地階のことと思える事項については<阿久井喜孝 他、『軍艦島実測調査資料集【追補版】』、東京電機大学出版局、2005(第1版1984)>に以下の記載もあります。
- 地階には売店があった。〔193頁〕
- 「図版2-63 30号棟地下1階,1階及び基準階平面図」にある地下1階の図面を見ますと、屋内階段の南側(南部側)には部屋が描かれていて、「図版2-63」の注釈には「三菱石炭鉱業KK高島砿業所施設課保管の補修時作成図面(年代不明)からコピーしたものを縮小したものである.単純な図面だが,閉山時使用されずRC床で入口をふさがれていた半地下室の様子と,メートル法よるスパン割を判定する手がかりになる資料である.」との記載があります。〔225頁〕
- 「昭和35年の日付のある30号棟1階地下室部分の改装による集会所(畳約28畳敷き)の設計図も残されている」〔640頁〕
- 「30号棟の海側の一部を占める地階は地形の傾斜のため二方が岩盤で,開放された側も島出入口トンネルの入口に面して居住条件は極めて悪い.人口密度の最大であったころ,昭和29年の補強設計図面にキイプランとして記載されている線描きの部屋割り図(図2-63参照)には,大小6室の居室と炊事場が示されており,独身労働者の合宿として使われていたようである.後に生協売店として転用され,閉山時点では,1階へ昇る階段がRCスラブで閉鎖され,海側トンネル通路に面した部分だけが日常食品等の小店舗に使われていた。」〔639頁〕
ちなみに、私が知っている生協(昭和40年頃?)は20号棟と21号棟の間にありましたので、生協売店として使用されたのはそれ以前のことでしょうか?。また、間違いでしたらお許しをいただきますが、昭和40年代においてはドルフィン桟橋に向かうトンネルの入口手前にあった30号棟の地階部分(実質的には地表部分)には板で塞がれた部分が何箇所かあり、父に確認すると昔のお店だった跡とのことで、その頃には1階部分の商店街もなかったように思います。
なお、昭和十年代から二十年代半ばかけて島に住んでいらっしゃった先輩からは「地階部分は便槽や資材倉庫として使用され1階との階段部分は塞がれていた」とのお話しも伺っていますので、特に地階部分の用途はかなりの変更があったように思われます。

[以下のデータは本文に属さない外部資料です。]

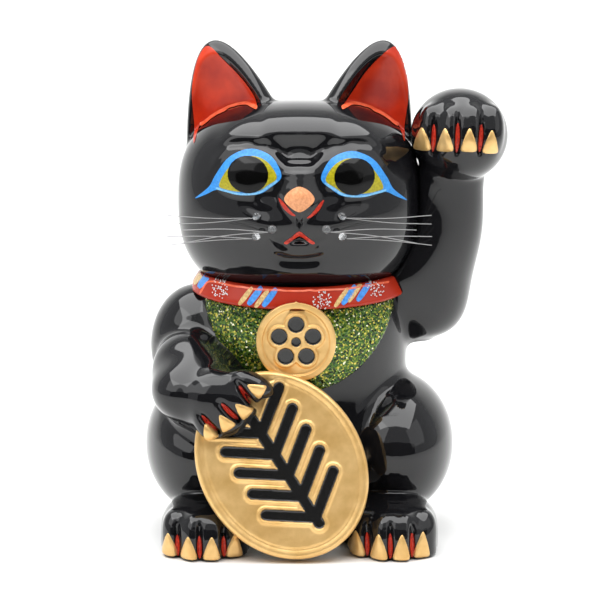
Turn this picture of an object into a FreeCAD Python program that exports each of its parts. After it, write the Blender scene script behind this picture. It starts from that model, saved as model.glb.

〔 30 号棟模型 (1/30 scale model of Building No.30) 〕
長崎市松が枝町にある
「軍艦島デジタルミュージアム」にて、製作・展示されている30号棟模型ですが、工期は約6ヶ月で、サイズは高さ50.5cm、横91cm、奥行75cmとなっていて、かなりの大作です。左の写真では、建物の左面が31号棟側で右面が南部側になります。
なお、私としましては、建物正面の一番下に見えている階を「地階」と呼んでいますが、写真のとおり、地盤の影響でしょうか?、他の階と比べて狭い階とはなっていますが、通路に面している階です。なお、あくまでも私の想像ですが、30号棟は、地階の上にある広さが同じ7層をもって7階建てと呼ばれているのでないかと思いますが如何でしょうか?。
← 建物の右側は鉱業所側で、右下部分には賃金支給所の窓口も見えています。
↓ 部屋部分の壁が開けられていて、内部の様子が分かるようになっています。
方向的には25号棟(清風荘)側からの光景で、25号棟(清風荘)側に繋がっていた通路の姿も再現されています。
端島の30号棟は建築後100年を過ぎていて、経年のために壁はかなり壊れ木の部分もほとんど残っていませんので、往事の姿を思い浮かべることはかなり難しいかと思いますが、この模型からは、人々が住んでいた頃の30号棟の姿を思い浮かべることができるように思います。
← 屋上の光景ですが、26号棟(旧船頭長屋)からの光景になるかと思います。屋上の奥(南部側)には穴が開いていますが、建物内部を見ることができるようにした穴です。
↓ その穴の部分の拡大ですが、建物内部には当時の生活の様子も再現されています。